— begin —

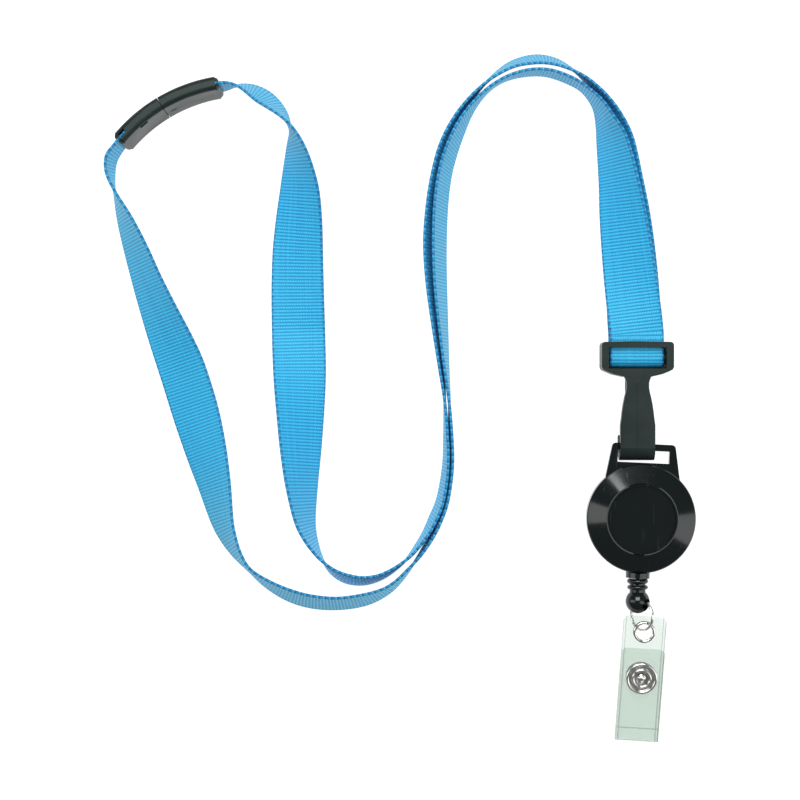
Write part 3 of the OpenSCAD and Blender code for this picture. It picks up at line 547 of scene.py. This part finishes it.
for name, material in FINISH.items():
    node = cad[name]
    node.data.shade_smooth()
    node.data.set_sharp_from_angle(angle=math.radians(35))
    if not node.material_slots:
        node.data.materials.append(material)
    for place_in in node.material_slots:
        place_in.material = material
    if name in EDGES:
        edge = node.modifiers.new("soft_edges", "BEVEL")
        edge.width = EDGES[name] * MM
        edge.segments = 2
        edge.limit_method = "ANGLE"
        edge.angle_limit = math.radians(42)
        edge.use_clamp_overlap = True
        edge.harden_normals = True

# ---------------------------------------------------------------- floor and light


FLOOR_Z = -0.0001


def floor():
    mesh = bpy.data.meshes.new("floor")
    r = 3.0
    corners = [(-r, -r, FLOOR_Z), (r, -r, FLOOR_Z), (r, r, FLOOR_Z), (-r, r, FLOOR_Z)]
    mesh.from_pydata(corners, [], [(0, 1, 2, 3)])
    material, t = shader("white_floor")
    lit = put(t, "BsdfPrincipled", {
        "Base Color": (0.2, 0.2, 0.2, 1), "Roughness": 0.9, "Specular IOR Level": 0.0,
        "Emission Color": (1, 1, 1, 1), "Emission Strength": 1.0})
    mesh.materials.append(finish_shader(material, t, lit))
    plane = bpy.data.objects.new("floor", mesh)
    bpy.context.collection.objects.link(plane)


def area_light(name, at, size, watts, colour=(1, 1, 1)):
    data = bpy.data.lights.new(name, "AREA")
    data.shape = "RECTANGLE"
    data.size, data.size_y = size
    data.energy = watts
    data.color = colour
    lamp = bpy.data.objects.new(name, data)
    bpy.context.collection.objects.link(lamp)
    lamp.location = at
    lamp.rotation_euler = (Vector((0, 0, 0)) - Vector(at)).to_track_quat("-Z", "Y").to_euler()


floor()
area_light("softbox_above", (0.0, 0.3, 0.62), (0.5, 0.4), 4.2)
area_light("softbox_left", (-0.64, 0.0, 0.48), (0.3, 0.75), 1.55)
area_light("softbox_right", (0.62, -0.17, 0.48), (0.35, 1.0), 2.2)
world = bpy.data.worlds.new("studio")
bpy.context.scene.world = world
world.use_nodes = True
world.node_tree.nodes["Background"].inputs[0].default_value = (0.92, 0.96, 1.0, 1)
world.node_tree.nodes["Background"].inputs[1].default_value = 0.18
bpy.context.scene.view_settings.view_transform = "Standard"
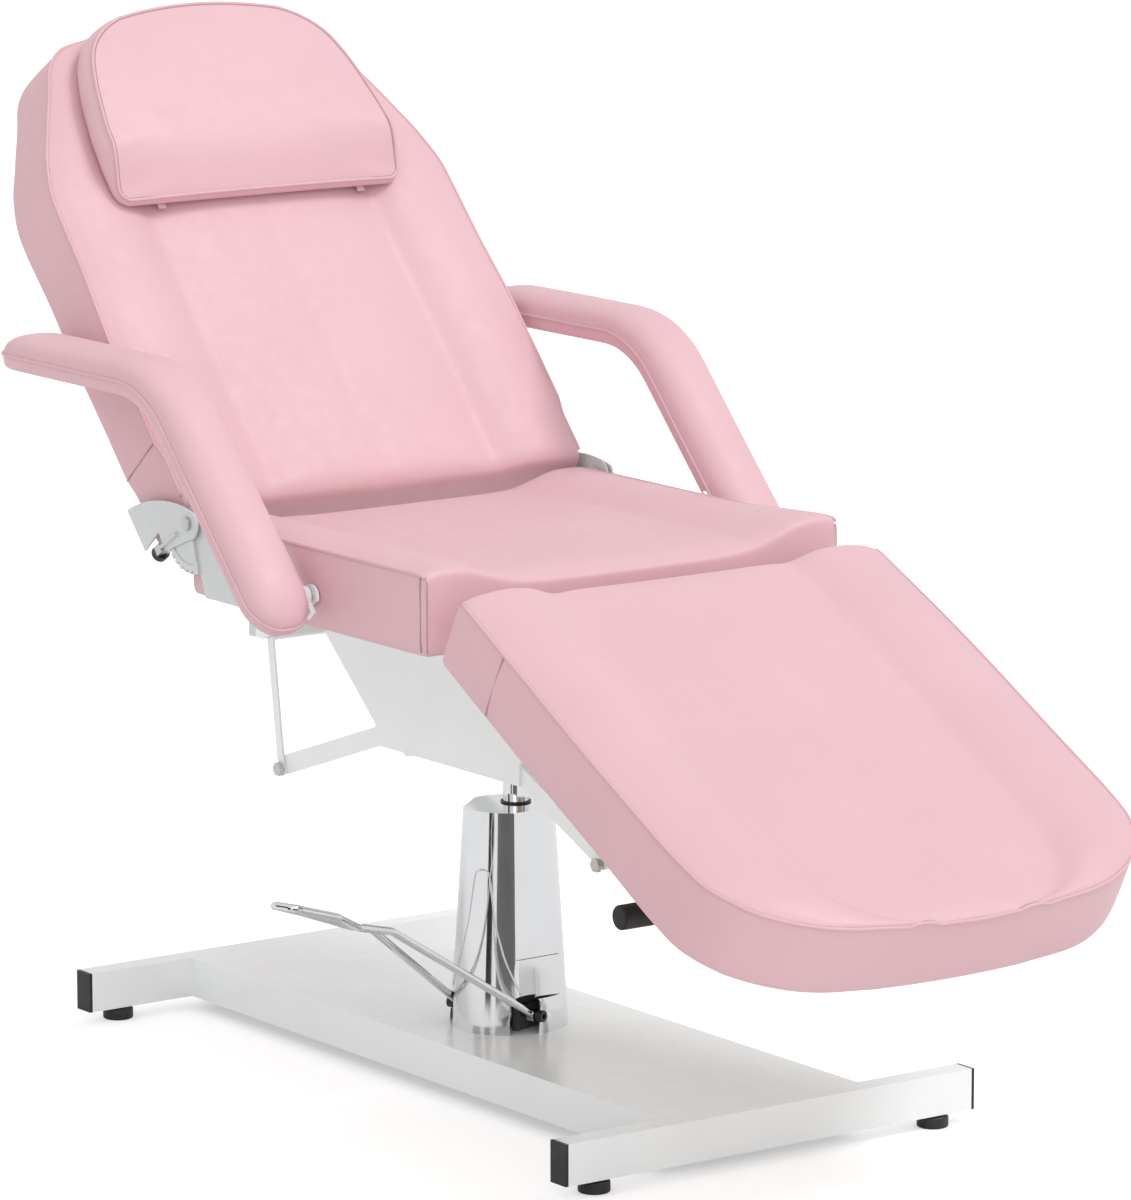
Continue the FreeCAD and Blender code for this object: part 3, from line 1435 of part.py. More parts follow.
def make_arm_plates():
    """Flat steel strips on the pads' inner sides, each with its pivot eye."""
    inner = "arm_x - arm_half - arm_plate_thick"
    spot = arm_pivot()
    low, high = "arm_plate_edge - arm_band", minus("arm_plate_edge")
    near, far = "arm_post - arm_plate_foot", "arm_post - arm_plate_length"
    strip = [post_mark(low, near), post_mark(high, near), post_mark(high, far), post_mark(low, far)]
    for name, sign in SIDES:
        body = new_body("armrest_plate_" + name, "base")
        span = side_span(sign, inner, "arm_x - arm_half")
        pad(body, "YZ", [strip], *span)
        pad(body, "YZ", [spot + ("arm_eye_radius",)], *span)
        cut(body, "YZ", [spot + ("arm_pivot_radius + arm_pivot_play",)], *span)


def make_arm_lugs():
    """Plates at the ends of the rear cross tube that carry the arm rests' pivots."""
    low = "seat_foot - rail_height"
    spot = arm_pivot()
    rear = "cross_rear_y - rail_width"
    eye = "arm_eye_radius"
    middle = "cross_rear_y - rail_width / 2 - web_play"
    half_eye = "%s * sin(30 deg)" % eye
    slant = "%s * sin(45 deg)" % eye
    outline = [(rear, low), (middle, low), (middle, "seat_foot"),
               (added(spot[0], half_eye), added(spot[1], eye)),
               ("%s - (%s)" % (spot[0], slant), added(spot[1], slant),
                "%s - (%s)" % (spot[0], eye), "%s - (%s)" % (spot[1], half_eye))]
    pivots = new_body("armrest_pivots", "base")
    for name, sign in SIDES:
        body = new_body("armrest_lug_" + name, "base")
        span = side_span(sign, "cross_rear_half", "cross_rear_half + arm_lug_thick")
        pad(body, "YZ", [outline], *span)
        cut(body, "YZ", [spot + ("arm_pivot_radius",)], *span)
        pad(pivots, "YZ", [spot + ("arm_pivot_radius",)],
            *side_span(sign, "cross_rear_half", "arm_x - arm_half - arm_lug_thick / 2"))


def build_all():
    make_crossbar("crossbar_foot", -1)
    make_crossbar("crossbar_head", 1)
    make_end_caps()
    make_base_box()
    make_feet()
    make_foot_nuts()
    make_pump_cover()
    make_pump_body()
    make_pump_collar()
    make_lever_pin()
    make_foot_lever()
    make_column()
    make_shroud()
    make_under_arms()
    make_arm_bolts()
    make_rear_stay()
    make_seat()
    make_seat_frame()
    make_seat_hinge_plates()
    make_sectors()
    make_back_pivots()
    make_back_links()
    make_plungers()
    make_back()
    make_back_frame()
    make_pillow()
    make_leg_rest()
    make_leg_hinge()
    make_release_lever()
    make_arm_pads()
    make_arm_plates()
    make_arm_lugs()


build_all()
doc.recompute()


# write every finished sub-part

def finished():
    """The sub-parts: bodies and top-level solids that nothing else uses."""
    kinds = ("PartDesign::Body", "Part::MultiFuse", "Part::Cut", "Part::Feature")
    items = []
    for item in doc.Objects:
        users = [user for user in item.InList if user.TypeId.startswith("Part::")]
        if item.TypeId in kinds and not users:
            items.append(item)
    return items


def problems():
    found = [item.Name for item in doc.Objects if "Invalid" in item.State or "Error" in item.State]
    for item in finished():
        if item.Shape.isNull() or not item.Shape.isValid() or not item.Shape.Solids:
            found.append(item.Label + " has no valid solid")
    return found


faults = problems()
if faults:
    raise SystemExit("failed: " + ", ".join(faults))

os.makedirs("parts", exist_ok=True)
whole = FreeCAD.BoundBox()
for item in finished():
    item.Shape.exportStep("parts/%s.step" % item.Label)
    whole.add(item.Shape.BoundBox)
    print("%-28s solids %d volume %.0f" % (item.Label, len(item.Shape.Solids), item.Shape.Volume))
print("box", whole)
print("middle", whole.Center)
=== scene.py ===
import math

import bmesh
import bpy
import numpy as np
from mathutils import Matrix, Vector

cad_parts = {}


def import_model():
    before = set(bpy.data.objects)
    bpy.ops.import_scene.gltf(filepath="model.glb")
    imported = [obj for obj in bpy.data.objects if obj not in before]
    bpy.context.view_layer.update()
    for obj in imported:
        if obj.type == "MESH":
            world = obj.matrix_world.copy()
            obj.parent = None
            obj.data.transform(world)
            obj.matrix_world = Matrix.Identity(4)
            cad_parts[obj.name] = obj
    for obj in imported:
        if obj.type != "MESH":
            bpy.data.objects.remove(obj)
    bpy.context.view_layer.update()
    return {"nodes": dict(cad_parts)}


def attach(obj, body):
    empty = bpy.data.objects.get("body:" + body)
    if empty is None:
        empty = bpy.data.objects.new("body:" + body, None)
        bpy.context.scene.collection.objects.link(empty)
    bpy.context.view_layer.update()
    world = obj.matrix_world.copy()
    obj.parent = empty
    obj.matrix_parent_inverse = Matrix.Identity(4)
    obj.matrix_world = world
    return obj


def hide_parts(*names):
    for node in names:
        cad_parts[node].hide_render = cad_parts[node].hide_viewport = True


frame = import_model()

# Lengths are in millimetres until they reach a mesh, which is in metres.
MM = 0.001
NEARLY = 1e-6
FRAME_X = 25.8
FRAME_Y = 58.3
SIDES = (("right", -1), ("left", 1))


# places in the chair's zones

def base_place(x, y, z):
    x, y, z = np.broadcast_arrays(np.asarray(x, float), y, z)
    return np.stack([FRAME_X + x, FRAME_Y + y, z], -1) * MM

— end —

Problem description
Every line from the one containing "return found" through the one containing "bpy.context.scene.collection.objects.link(empty)" is to be given again exactly, both ends included, and no line outside that range.

The response
    return found


faults = problems()
if faults:
    raise SystemExit("failed: " + ", ".join(faults))

os.makedirs("parts", exist_ok=True)
whole = FreeCAD.BoundBox()
for item in finished():
    item.Shape.exportStep("parts/%s.step" % item.Label)
    whole.add(item.Shape.BoundBox)
    print("%-28s solids %d volume %.0f" % (item.Label, len(item.Shape.Solids), item.Shape.Volume))
print("box", whole)
print("middle", whole.Center)
=== scene.py ===
import math

import bmesh
import bpy
import numpy as np
from mathutils import Matrix, Vector

cad_parts = {}


def import_model():
    before = set(bpy.data.objects)
    bpy.ops.import_scene.gltf(filepath="model.glb")
    imported = [obj for obj in bpy.data.objects if obj not in before]
    bpy.context.view_layer.update()
    for obj in imported:
        if obj.type == "MESH":
            world = obj.matrix_world.copy()
            obj.parent = None
            obj.data.transform(world)
            obj.matrix_world = Matrix.Identity(4)
            cad_parts[obj.name] = obj
    for obj in imported:
        if obj.type != "MESH":
            bpy.data.objects.remove(obj)
    bpy.context.view_layer.update()
    return {"nodes": dict(cad_parts)}


def attach(obj, body):
    empty = bpy.data.objects.get("body:" + body)
    if empty is None:
        empty = bpy.data.objects.new("body:" + body, None)
        bpy.context.scene.collection.objects.link(empty)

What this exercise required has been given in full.